The United States Congress routinely passes commemorative legislation. These bills are largely ceremonial, and are designed to honor individuals, groups and causes. According to the Pew Research Center, between the 101st and 115th congress, ceremonial bills made up between 11% and 39% of all enacted federal legislation, depending on the congress. Kinds of commemorative legislation include issuing commemorative coins, awarding the Congressional Gold Medal, and various kinds of observances. The height of commemorative legislation occurred during the 99th congress (1985-1986), during which about 41% of all public laws were commemorative. Statistical analysis has found a significant correlation between the passage of fewer substantive laws and the passage of more commemorative legislation, particularly during periods of policy gridlock.

==Types==

===Congressional Gold Medal===

Congressional Gold Medals, which are currently awarded by passing an Act of Congress, have been issued since 1776.

===Commemorative coins===

The United States Mint has issued many commemorative coins by Act of Congress. The United States Commemorative Coin Act of 1996 limits the number of commemorative coins that could be authorized to two per year, starting in 1998. The sale of commemorative coins usually generates enough revenue for the Treasury to cover the expense of minting coins. However, since a surcharge on the coins usually raises several million dollars and passed along to the groups being commemorated, the practice has been criticized as a kind of earmark. The American 5-Cent Coin Design Continuity Act of 2003 requires the proceeds from commemorative coin sales to be matched by private donations before they are sent to the target organization.

===Observances===

One kind of commemorative law is designating some period of time in honor of a person or group of people. The first observance of this type was for Mother's Day in 1914, followed by Child Health Day in 1928. By 1990, (during the 101st congress) the number of such observances had increased substantially, drawing criticism. As a way to limit the amount of commemorative legislation, since the 104th congress (1995-1996) each session the house of representatives has adopted House rule XII, clause 5, which prohibits time-based commemorative legislation. Since the adoption of this rule, several thousand commemorative measures have been introduced, usually by suspension of the rules. However, most of these observances are now presented as non-binding resolutions. Many observances passed as legislation are codified in Chapter 1 of Title 36 of the United States Code.

===Renamings===
Since 1967, a popular kind of bill has been naming individual United States Post Offices, which entail the creation of a small plaque with the new name of the post office, and an unveiling ceremony. The post office bills have been criticized for the time required to pass them, but remain a popular, usually uncontroversial kind of bill, sometimes making up a significant portion of federal legislation. Beyond post offices, the United States Congress also passes legislation to officially name other buildings such as Veterans Health Administration clinics, or natural features such as mountain ridges.

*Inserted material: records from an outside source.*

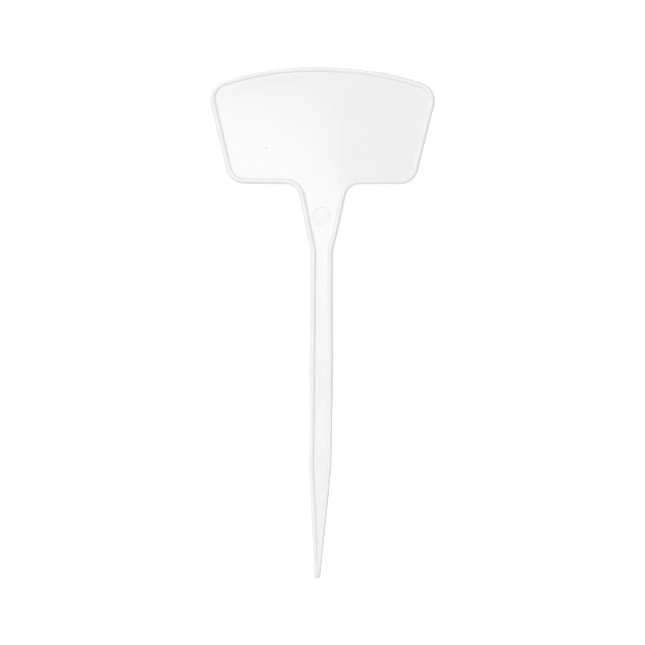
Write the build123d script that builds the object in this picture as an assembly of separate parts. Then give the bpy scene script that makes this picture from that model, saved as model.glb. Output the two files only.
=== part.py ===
from build123d import *

import os
from math import atan2, cos, degrees, radians, sin, sqrt, tan

# Plant label stake, moulded in one piece: a thin web with a round bead along its whole edge.
# Millimetres. +Z runs up the stake from the tip, and the front faces -Y.
# The solids are regions of the one moulding. They meet face to face.

# Overall size
stake_length = 250.0
head_width = 110.0

# Head, by its outer edge
head_height = 57.6
crown_radius = 158.0
top_corner_radius = 9.2
side_lean = 13.5  # degrees from upright, drawing in towards the bottom
bottom_corner_radius = 9.3

# Neck, from the head's lower edge down to the stem
neck_width = 24.9  # where its straight sides would reach the head's lower edge
neck_length = 32.5
shoulder_radius = 7.1
neck_bend_radius = 8.0  # eases the edge from the neck into the stem

# Stem and point
stem_width = 11.4
point_length = 54.5
tip_width = 3.2

# Section of the moulding
web_thickness = 1.2
bead_diameter = 2.75
tip_bead_diameter = 2.4
foot_radius = 0.5  # fillet between a bead and the web

# Round mark of the tool in the neck, sunk into the front
mark_diameter = 9.8
mark_depth = 0.12
mark_drop = 15.9  # from the head's lower edge to the middle of the mark

# Sizes that follow from the ones above
half_web = web_thickness / 2
bead_radius = bead_diameter / 2
tip_radius = tip_bead_diameter / 2
head_base = stake_length - head_height


def foot_reach(radius):
    """Distance from a bead's axis to the line on the web where its foot fillet ends."""
    return sqrt((radius - half_web) * (radius + half_web + 2 * foot_radius))


web_inset = bead_radius + foot_reach(bead_radius)

# Crown and top corner of the head: the corner arc touches the crown from inside
crown_z = stake_length - crown_radius
top_corner_x = head_width / 2 - top_corner_radius
top_corner_z = crown_z + sqrt((crown_radius - top_corner_radius) ** 2 - top_corner_x**2)
crown_angle = degrees(atan2(top_corner_z - crown_z, top_corner_x))

# Side of the head, and the bottom corner that ends it
lean = radians(side_lean)
side_top_x = top_corner_x + top_corner_radius * cos(lean)
side_top_z = top_corner_z - top_corner_radius * sin(lean)
side_foot_x = side_top_x - (side_top_z - head_base) * tan(lean)
bottom_corner_x = side_foot_x - bottom_corner_radius * tan((radians(90) - lean) / 2)
bottom_corner_z = head_base + bottom_corner_radius

# Shoulder fillet, neck side and the bend into the stem
neck_draft = (neck_width - stem_width) / 2
neck_angle = atan2(neck_draft, neck_length)
neck_lean = degrees(neck_angle)
shoulder_x = neck_width / 2 + shoulder_radius * tan((radians(90) - neck_angle) / 2)
shoulder_z = head_base - shoulder_radius
bend_x = stem_width / 2 + neck_bend_radius
bend_z = head_base - neck_length - neck_bend_radius * tan(neck_angle / 2)

# Axis of the right-hand bead at the two ends of the point
point_axis_x = stem_width / 2 - bead_radius
tip_axis_x = tip_width / 2 - tip_radius

front = Plane.XZ


def head_edge(inset):
    """Right half of the head's edge, inset, from the top of the crown round to the shoulder."""
    crown = CenterArc((0, crown_z), crown_radius - inset, 90, crown_angle - 90)
    top_corner = CenterArc(
        (top_corner_x, top_corner_z),
        top_corner_radius - inset,
        crown_angle,
        -crown_angle - side_lean,
    )
    bottom_corner = CenterArc(
        (bottom_corner_x, bottom_corner_z),
        bottom_corner_radius - inset,
        -side_lean,
        side_lean - 90,
    )
    side = Line(top_corner @ 1, bottom_corner @ 0)
    underside = Line(bottom_corner @ 1, (shoulder_x, head_base + inset))
    return [crown, top_corner, side, bottom_corner, underside]


def stem_edge(inset):
    """Right-hand edge below the head, inset, from the shoulder down to where the point begins."""
    shoulder = CenterArc(
        (shoulder_x, shoulder_z), shoulder_radius + inset, 90, 90 - neck_lean
    )
    bend = CenterArc(
        (bend_x, bend_z), neck_bend_radius + inset, 180 - neck_lean, neck_lean
    )
    neck = Line(shoulder @ 1, bend @ 0)
    stem = Line(bend @ 1, (stem_width / 2 - inset, point_length))
    return [shoulder, neck, bend, stem]


def both_halves(right):
    """The right half of a region, joined to its mirror image on the left."""
    return right + mirror(right, about=Plane.YZ)


def bead_section(radius):
    """Round bead with a foot fillet to each face of the web, which lies along +X."""
    reach = foot_reach(radius)
    share = radius / (radius + foot_radius)
    rise = (half_web + foot_radius) * share
    high, low = (reach * share, rise), (reach * share, -rise)
    crest = (-radius, 0)
    return make_face(
        [
            RadiusArc(high, crest, -radius),
            RadiusArc(crest, low, -radius),
            RadiusArc(low, (reach, -half_web), foot_radius),
            Line((reach, -half_web), (reach, half_web)),
            RadiusArc((reach, half_web), high, foot_radius),
        ]
    )


def bead_along(lines):
    """Bead swept along a stretch of the edge that runs clockwise, seen from the front."""
    path = front * Wire(lines)
    along = path % 0
    inward = Vector(0, 1, 0).cross(along)
    start = Plane(origin=path @ 0, x_dir=inward, z_dir=along)
    return sweep(start * bead_section(bead_radius), path=path)


def web_plate():
    """The whole thin web above the point, inside the feet of the beads."""
    edge = head_edge(web_inset) + stem_edge(web_inset)
    middle = Polyline(edge[-1] @ 1, (0, point_length), edge[0] @ 0)
    right = extrude(front * make_face(edge + [middle]), amount=half_web, both=True)
    return both_halves(right)


def above(solid, height):
    """The part of a solid above a level."""
    return split(solid, bisect_by=Plane.XY.offset(height), keep=Keep.TOP)


def below(solid, height):
    """The part of a solid below a level."""
    return split(solid, bisect_by=Plane.XY.offset(height), keep=Keep.BOTTOM)


def with_tool_mark(web):
    """The neck's web with the shallow round recess in its front face."""
    floor = front.offset(half_web - mark_depth) * Pos(0, head_base - mark_drop)
    return web - extrude(floor * Circle(mark_diameter / 2), amount=web_thickness)


def tapered_bead():
    """Right-hand bead of the point, thinner and closer to the middle at the tip."""
    top = Plane(origin=(point_axis_x, 0, point_length), x_dir=(-1, 0, 0), z_dir=(0, 0, -1))
    tip = Plane(origin=(tip_axis_x, 0, tip_radius), x_dir=(-1, 0, 0), z_dir=(0, 0, -1))
    taper = loft([top * bead_section(bead_radius), tip * bead_section(tip_radius)], ruled=True)
    half_ball = Sphere(tip_radius, arc_size2=0, align=(Align.CENTER, Align.CENTER, Align.MIN))
    return taper + Pos(tip_axis_x, 0, 0) * half_ball


def point_web():
    """Right half of the narrow web between the beads, down to where their feet meet."""
    top_x = stem_width / 2 - web_inset
    tip_x = tip_axis_x - foot_reach(tip_radius)
    meeting_z = point_length - (point_length - tip_radius) * top_x / (top_x - tip_x)
    wedge = make_face(Polyline((0, point_length), (top_x, point_length), (0, meeting_z), close=True))
    return extrude(front * wedge, amount=half_web, both=True)


def pointed_end():
    """Both beads and the web between them, one solid down to the blunt tip."""
    right = tapered_bead() + point_web()
    return both_halves(split(right, bisect_by=Plane.YZ, keep=Keep.TOP))


web = web_plate()
right_rib = bead_along(stem_edge(bead_radius))

regions = {
    "writing_panel": above(web, head_base),
    "panel_rim": both_halves(bead_along(head_edge(bead_radius))),
    "neck_web": with_tool_mark(below(above(web, bend_z), head_base)),
    "stem_web": below(web, bend_z),
    "right_edge_rib": right_rib,
    "left_edge_rib": mirror(right_rib, about=Plane.YZ),
    "point": pointed_end(),
}

os.makedirs("parts", exist_ok=True)
for node, region in regions.items():
    export_step(region, f"parts/{node}.step")
    print(node, round(region.volume, 1), "mm3")
print("moulding", round(sum(region.volume for region in regions.values()), 1), "mm3")
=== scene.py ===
from math import asin, atan2, ceil, cos, pi, radians, sin, sqrt, tan

import bpy
import numpy as np
from mathutils import Euler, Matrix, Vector
from mathutils.geometry import delaunay_2d_cdt


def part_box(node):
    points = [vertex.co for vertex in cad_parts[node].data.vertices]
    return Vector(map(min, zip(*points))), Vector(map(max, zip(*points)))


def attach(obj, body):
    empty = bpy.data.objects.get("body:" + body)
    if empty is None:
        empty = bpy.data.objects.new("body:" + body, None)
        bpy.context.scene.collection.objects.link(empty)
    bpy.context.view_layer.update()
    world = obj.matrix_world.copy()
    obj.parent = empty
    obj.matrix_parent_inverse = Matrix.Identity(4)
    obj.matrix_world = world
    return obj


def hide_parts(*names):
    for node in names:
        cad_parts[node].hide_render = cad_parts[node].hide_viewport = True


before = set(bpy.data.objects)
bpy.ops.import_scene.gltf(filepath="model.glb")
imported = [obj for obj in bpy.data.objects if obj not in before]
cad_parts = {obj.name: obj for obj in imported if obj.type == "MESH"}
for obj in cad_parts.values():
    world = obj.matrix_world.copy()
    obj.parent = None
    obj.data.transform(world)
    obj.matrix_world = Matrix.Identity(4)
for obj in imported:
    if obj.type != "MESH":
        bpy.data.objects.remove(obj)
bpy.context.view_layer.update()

# Plant label stake, one white moulding: a thin web with a round bead along its whole edge.
# Metres. +Z runs up the stake from the tip, and the front faces -Y.
# One skin is made over the whole moulding and then cut at the borders of its regions,
# so that shape and shading run on from piece to piece.

MM = 0.001

# Sizes that the frame gives
half_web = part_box("stem_web")[1].y
stem_half_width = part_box("point")[1].x
head_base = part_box("writing_panel")[0].z
bend_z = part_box("stem_web")[1].z
point_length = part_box("point")[1].z

# Outer edge of the head
stake_length = 250.0 * MM
head_half_width = 55.0 * MM
crown_radius = 158.0 * MM
top_corner_radius = 9.2 * MM
side_lean = radians(13.5)
bottom_corner_radius = 9.3 * MM

# Neck, bend and point
neck_half_width = 12.45 * MM  # where its straight sides would reach the head's lower edge
neck_length = 32.5 * MM
shoulder_radius = 7.1 * MM
neck_bend_radius = 8.0 * MM
tip_half_width = 1.6 * MM

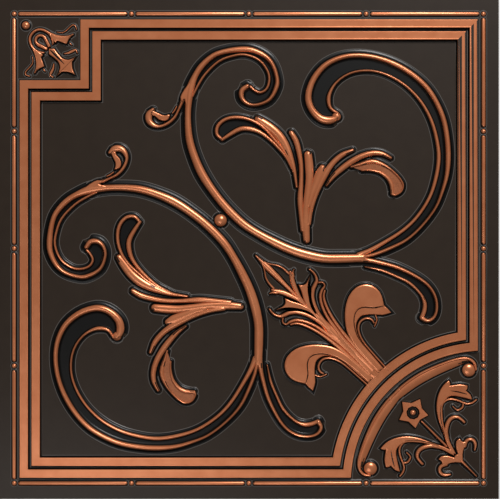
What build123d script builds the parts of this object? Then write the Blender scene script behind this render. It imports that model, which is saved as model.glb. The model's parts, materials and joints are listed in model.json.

== Binding versus non-binding resolutions ==

To be legally binding, house bills and senate bills (usually abbreviated H.R. or S.R.) must be signed by both chambers and signed into law by the president. On the other hand, simple resolutions are usually passed as a House Resolution or Senate Resolution (usually abbreviated as H.Res. or S.Res. respectively), and are not forwarded to the other chamber of congress. These simple resolutions are never legally binding, but are often used to signal approval or disapproval.

Some types of congressional observances do not require passing text at all, such as United States Capitol Flag Program.